Because less data will be made available to marketers under GDPR compared to the past, businesses will need to work smarter to meet their goals. No form of lead generation under GDPR rules needs to be worse for your business than those you used before the regulations came in. It’s true that your business may collect fewer leads than before, but, if the statistics we referred to earlier from The Drum are to be believed, much of that data wasn’t reliable anyway.
Marketers will need to make greater use of buyer personas in the future to cope with this, creating much more niche-specific content to target exactly the leads they want. A broader variety of very specific lead magnets will also help to ensure that your lead list remains healthy post-GDPR, while still allowing you to remain compliant with your opt-ins and data handling.
Engagement online and offline will need to be focussed in on fewer people too, with highly specific content being posted to the right places to ensure opt-ins from only the type of leads you want.
New ways of working will give you the opportunity to focus on lead quality, using targeted marketing in the to ensure that all of their leads remain high-quality.
The GDPR data regulations might seem a little rough at first glance. Businesses face tougher restrictions than ever before when it comes to consumer data, many will need to change they way they work, and the fines for breaching the rules can be staggering.
But, with all that said, GDPR doesn’t need to be viewed as a bad thing for your business.
Every marketer knows that lead quality is worth more than quantity, and GDPR gives you a golden opportunity to re-evaluate your processes to focus in on collecting only high-quality data.
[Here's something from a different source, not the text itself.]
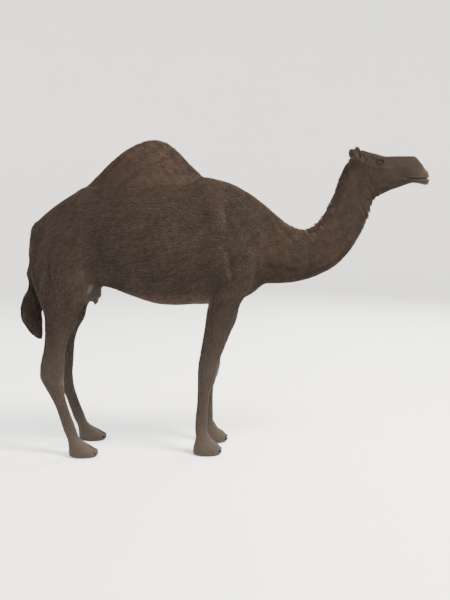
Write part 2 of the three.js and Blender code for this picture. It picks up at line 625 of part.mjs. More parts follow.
function addTail() {
  addPart("tail", solidOf(tailPart("root", BRUSH_CUT)), COAT);
  addPart("tail_brush", solidOf(tailPart(BRUSH_CUT, "brush point", { startGap: GAP })), BRUSH_HAIR);
}

const legs = Object.entries(SIDES).flatMap(([side, sign]) => [
  { name: "foreleg", stations: FORELEG, cuts: FORELEG_CUTS, side, sign, stride: FORE_STRIDE[side] },
  { name: "hindleg", stations: HINDLEG, cuts: HINDLEG_CUTS, side, sign, stride: 0 },
]);
addTrunkAndHump(legs);
addNeck();
addHead();
legs.forEach(addLeg);
addTail();
addPart("udder", padSolid(UDDER), UDDER_SKIN);
addPart("chest_pad", padSolid(CHEST_PAD), PAD_FINISH);

export default camel;
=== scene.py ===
"""A life-size still dromedary cow with a black-brown coat, standing with her head level.

One skin covers all the flesh. It is lofted through named stations, fused at a fine voxel, sculpted with
swellings, ridges and lids, and set in from the solids by the coat's depth. The coat is locks of hair, each
a thin closed mesh that follows the lie of the coat. Eyes, nails, lashes and the chest callus are pieces of
their own. Lengths in the tables are millimetres, +X runs from tail to nose, +Y to her left and +Z up.
"""

import math

import bmesh
import bpy
import numpy as np
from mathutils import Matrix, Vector


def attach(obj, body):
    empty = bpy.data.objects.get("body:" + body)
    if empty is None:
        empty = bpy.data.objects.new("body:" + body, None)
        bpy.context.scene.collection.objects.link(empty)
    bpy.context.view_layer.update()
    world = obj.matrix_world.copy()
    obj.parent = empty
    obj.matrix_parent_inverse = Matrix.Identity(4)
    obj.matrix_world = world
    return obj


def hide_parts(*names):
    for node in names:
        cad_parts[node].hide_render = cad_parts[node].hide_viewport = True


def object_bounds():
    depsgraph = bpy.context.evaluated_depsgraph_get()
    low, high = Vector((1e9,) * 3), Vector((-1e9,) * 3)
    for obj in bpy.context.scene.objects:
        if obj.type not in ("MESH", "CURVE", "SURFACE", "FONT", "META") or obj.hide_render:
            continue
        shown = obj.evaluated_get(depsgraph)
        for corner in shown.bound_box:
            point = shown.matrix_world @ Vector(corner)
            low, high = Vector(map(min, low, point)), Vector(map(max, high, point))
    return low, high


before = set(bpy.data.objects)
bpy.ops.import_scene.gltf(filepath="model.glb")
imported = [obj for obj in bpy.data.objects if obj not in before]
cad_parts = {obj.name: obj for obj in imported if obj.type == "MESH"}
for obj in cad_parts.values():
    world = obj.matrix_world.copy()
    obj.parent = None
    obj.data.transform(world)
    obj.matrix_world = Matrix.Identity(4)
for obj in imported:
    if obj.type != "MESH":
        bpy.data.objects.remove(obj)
CAD_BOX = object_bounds()

MM = 0.001
BOX_LOW, BOX_HIGH = np.array([list(corner) for corner in CAD_BOX]) / MM  # nothing goes past this box
SIDES = {"right": -1, "left": 1}
X, Y, Z = 0, 1, 2

# ------------------------------------------------------------------ driving sizes, in millimetres

# Body stations: top x, top z, bottom x, bottom z, half width, level of the widest part, hump height and
# hump half width.
BODY = {
    "buttock end": (-1300, 1450, -1300, 1255, 52, 0.5, 0, 90),
    "pin bone": (-1272, 1512, -1272, 1190, 118, 0.52, 0, 90),
    "tail root": (-1226, 1581, -1226, 1150, 168, 0.53, 0, 90),
    "rump": (-1160, 1638, -1160, 1122, 202, 0.53, 0, 90),
    "croup": (-1086, 1692, -1086, 1104, 226, 0.52, 0, 90),
    "hips": (-1004, 1742, -1004, 1098, 240, 0.5, 0, 90),
    "loin": (-915, 1792, -915, 1102, 246, 0.46, 0, 90),
    "flank": (-824, 1806, -824, 1123, 256, 0.43, 71, 120),
    "last rib": (-730, 1808, -730, 1100, 272, 0.41, 158, 168),
    "hump rear": (-640, 1812, -640, 1064, 286, 0.41, 220, 196),
    "hump crown": (-545, 1818, -545, 1030, 295, 0.41, 260, 208),
    "hump peak": (-455, 1824, -455, 1004, 299, 0.41, 270, 208),
    "hump front": (-370, 1830, -370, 995, 296, 0.41, 242, 196),
    "hump foot": (-290, 1836, -290, 994, 287, 0.41, 176, 174),
    "shoulder blade": (-205, 1842, -205, 1000, 272, 0.41, 81, 130),
    "girth": (-115, 1853, -115, 1000, 252, 0.41, 0, 90),
    "withers": (-20, 1834, -16, 1006, 233, 0.42, 0, 90),
    "shoulder": (66, 1807, 88, 1018, 217, 0.42, 0, 90),
    "neck base": (142, 1767, 189, 1075, 192, 0.42, 0, 90),
    "brisket": (214, 1721, 283, 1138, 162, 0.43, 0, 90),
    "low neck": (285, 1664, 376, 1141, 140, 0.45, 0, 90),
    "neck dip rear": (369, 1590, 474, 1148, 124, 0.46, 0, 90),
    "neck dip": (455, 1529, 577, 1172, 113, 0.48, 0, 90),
    "neck dip front": (548, 1505, 677, 1213, 105, 0.5, 0, 90),
    "rising neck": (628, 1547, 772, 1273, 98, 0.5, 0, 90),
    "mid neck": (690, 1634, 854, 1363, 92, 0.5, 0, 90),
    "upper neck": (739, 1741, 923, 1477, 87, 0.5, 0, 90),
    "nape": (775, 1854, 975, 1596, 84, 0.5, 0, 90),
    "throat": (817, 1942, 1009, 1698, 83, 0.52, 0, 90),
    "poll": (862, 1991, 1048, 1729, 88, 0.56, 0, 90),
    "crown": (907, 2024, 1086, 1749, 93, 0.6, 0, 90),
    "brow": (963, 2019, 1119, 1765, 95, 0.62, 0, 90),
    "eye": (1013, 2009, 1150, 1775, 88, 0.62, 0, 90),
    "cheek": (1071, 1993, 1178, 1785, 76, 0.58, 0, 90),
    "nose root": (1124, 1993, 1204, 1794, 67, 0.54, 0, 90),
    "nose": (1177, 1994, 1229, 1803, 61, 0.5, 0, 90),
    "muzzle": (1230, 1994, 1258, 1809, 58, 0.46, 0, 90),
    "nose end": (1276, 1991, 1290, 1807, 57, 0.42, 0, 90),
    "nostril": (1308, 1957, 1322, 1803, 56, 0.42, 0, 90),
    "upper lip": (1340, 1914, 1348, 1801, 51, 0.45, 0, 90),
    "lips": (1360, 1884, 1362, 1804, 38, 0.5, 0, 90),
    "lip ends": (1371, 1864, 1370, 1820, 20, 0.5, 0, 90),
}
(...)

From May 2018, your business will be forced to focus purely on collecting relevant data from relevant people. Your lead list may shrink, but what you’re left with will be a list of qualified, verified data that you can more successfully use to make sales.
The days of collecting as much data as possible and hoping something sticks are over. Instead, GDPR will open the door to a more targeted way of working - one which will make your customers happy and bring you more success as a business.